> _EXERCISE REQUIREMENTS_: Every line holding the string "Blender" should be gathered.

> _PROVIDED RECORDS_:
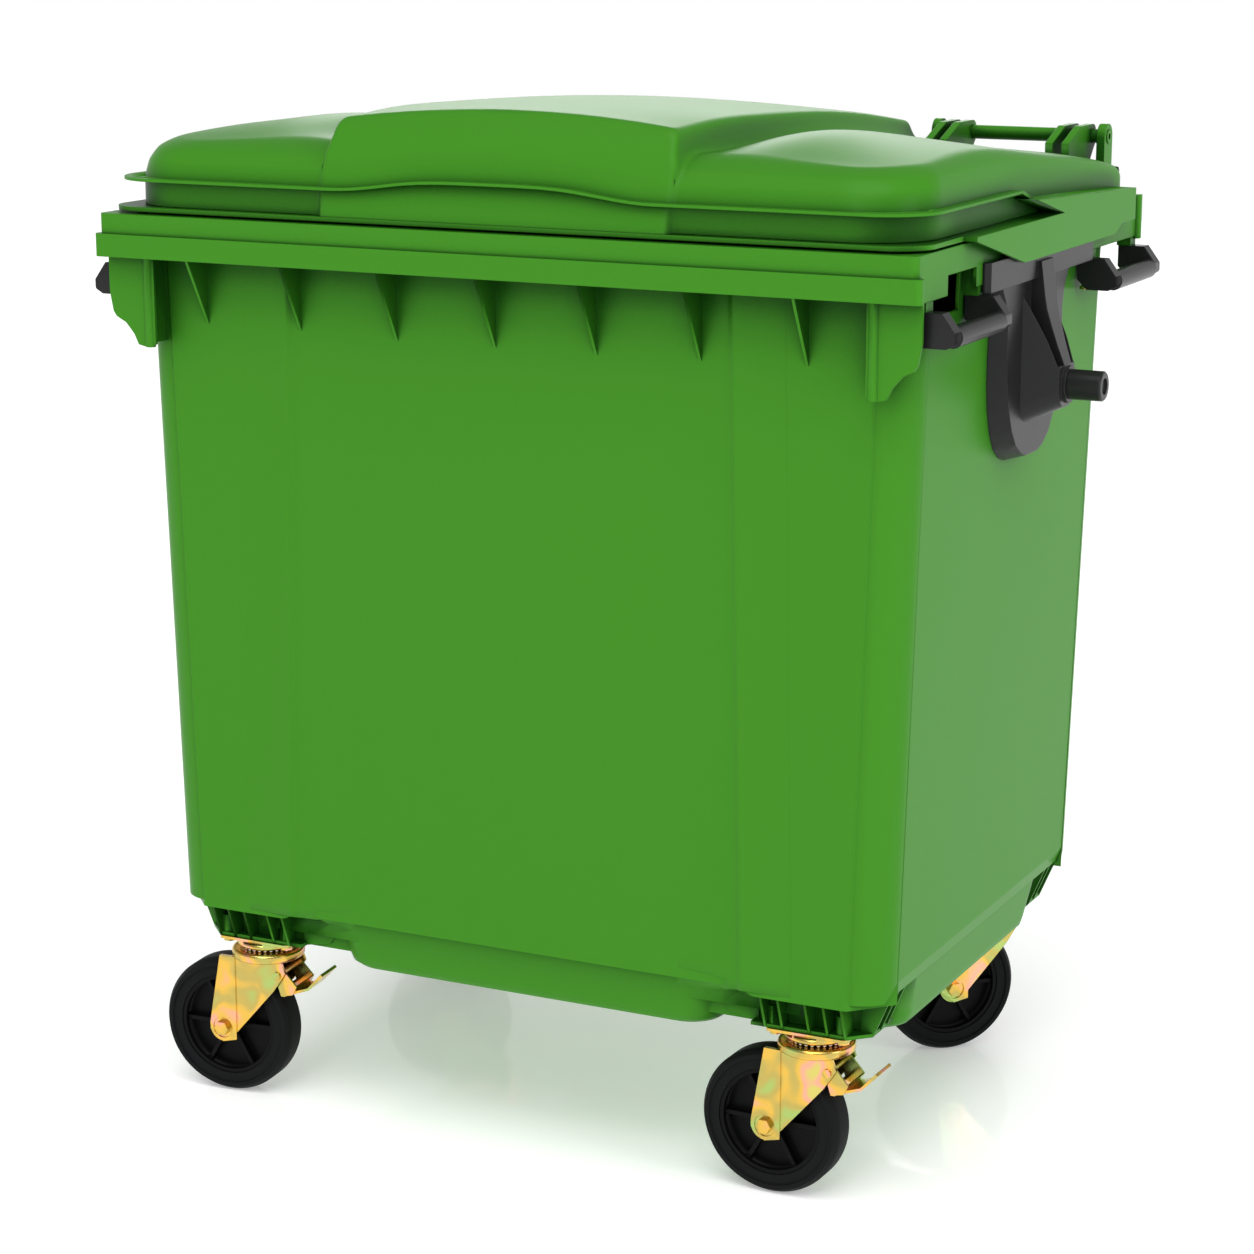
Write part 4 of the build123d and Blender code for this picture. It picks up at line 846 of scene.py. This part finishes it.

...

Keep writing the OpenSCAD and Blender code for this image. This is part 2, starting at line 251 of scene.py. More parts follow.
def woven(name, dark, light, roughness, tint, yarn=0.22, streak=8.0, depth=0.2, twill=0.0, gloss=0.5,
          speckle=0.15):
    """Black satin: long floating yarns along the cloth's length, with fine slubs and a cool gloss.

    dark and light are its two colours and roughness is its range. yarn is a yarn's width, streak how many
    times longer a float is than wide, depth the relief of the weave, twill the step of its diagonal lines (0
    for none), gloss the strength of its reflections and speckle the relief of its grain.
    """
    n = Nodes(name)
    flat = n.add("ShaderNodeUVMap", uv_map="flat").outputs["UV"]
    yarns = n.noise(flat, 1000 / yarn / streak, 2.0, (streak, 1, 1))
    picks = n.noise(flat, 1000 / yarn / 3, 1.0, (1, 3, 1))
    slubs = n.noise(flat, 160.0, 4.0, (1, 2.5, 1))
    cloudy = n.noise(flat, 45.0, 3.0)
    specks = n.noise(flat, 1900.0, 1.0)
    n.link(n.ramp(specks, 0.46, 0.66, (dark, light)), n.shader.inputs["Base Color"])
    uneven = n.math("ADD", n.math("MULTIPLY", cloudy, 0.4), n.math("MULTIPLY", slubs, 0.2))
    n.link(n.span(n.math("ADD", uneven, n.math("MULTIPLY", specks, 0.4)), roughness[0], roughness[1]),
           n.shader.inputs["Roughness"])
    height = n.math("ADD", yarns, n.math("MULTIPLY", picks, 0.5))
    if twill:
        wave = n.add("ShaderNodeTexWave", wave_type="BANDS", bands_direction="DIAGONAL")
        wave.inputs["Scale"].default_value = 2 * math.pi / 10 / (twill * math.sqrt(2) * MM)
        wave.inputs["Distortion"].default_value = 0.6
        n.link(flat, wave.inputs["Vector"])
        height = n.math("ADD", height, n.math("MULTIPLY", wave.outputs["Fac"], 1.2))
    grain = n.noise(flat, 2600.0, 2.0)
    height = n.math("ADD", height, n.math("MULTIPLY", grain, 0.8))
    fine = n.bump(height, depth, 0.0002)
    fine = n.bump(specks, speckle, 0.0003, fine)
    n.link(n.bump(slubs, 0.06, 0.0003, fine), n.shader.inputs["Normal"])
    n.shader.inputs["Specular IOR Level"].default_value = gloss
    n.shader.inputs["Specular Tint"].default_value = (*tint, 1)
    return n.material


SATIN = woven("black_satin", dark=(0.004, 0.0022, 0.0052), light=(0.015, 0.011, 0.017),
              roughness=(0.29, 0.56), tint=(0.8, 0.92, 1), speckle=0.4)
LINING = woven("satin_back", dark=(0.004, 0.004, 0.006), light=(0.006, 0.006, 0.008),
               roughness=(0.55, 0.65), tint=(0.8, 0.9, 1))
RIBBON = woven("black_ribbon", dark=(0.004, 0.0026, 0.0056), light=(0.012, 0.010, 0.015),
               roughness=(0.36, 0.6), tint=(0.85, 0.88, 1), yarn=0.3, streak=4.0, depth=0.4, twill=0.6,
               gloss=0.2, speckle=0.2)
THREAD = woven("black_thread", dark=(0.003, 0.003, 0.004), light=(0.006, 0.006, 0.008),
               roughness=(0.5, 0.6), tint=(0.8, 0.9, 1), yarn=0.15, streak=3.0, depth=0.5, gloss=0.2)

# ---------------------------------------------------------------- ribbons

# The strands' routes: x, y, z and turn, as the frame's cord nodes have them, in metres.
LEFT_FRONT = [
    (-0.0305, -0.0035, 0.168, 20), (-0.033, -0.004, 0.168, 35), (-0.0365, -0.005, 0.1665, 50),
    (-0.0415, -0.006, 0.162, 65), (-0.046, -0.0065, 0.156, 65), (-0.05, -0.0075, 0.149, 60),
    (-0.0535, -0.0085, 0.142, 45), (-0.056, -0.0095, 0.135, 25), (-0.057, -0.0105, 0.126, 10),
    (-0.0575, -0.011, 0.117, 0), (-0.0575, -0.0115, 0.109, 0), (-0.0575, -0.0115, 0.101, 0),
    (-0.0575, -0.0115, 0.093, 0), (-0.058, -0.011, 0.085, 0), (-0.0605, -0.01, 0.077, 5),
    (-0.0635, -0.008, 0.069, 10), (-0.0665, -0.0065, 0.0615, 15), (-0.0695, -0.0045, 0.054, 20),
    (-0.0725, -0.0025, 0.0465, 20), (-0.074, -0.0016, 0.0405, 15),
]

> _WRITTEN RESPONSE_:
Write part 4 of the build123d and Blender code for this picture. It picks up at line 846 of scene.py. This part finishes it.
Keep writing the OpenSCAD and Blender code for this image. This is part 2, starting at line 251 of scene.py. More parts follow.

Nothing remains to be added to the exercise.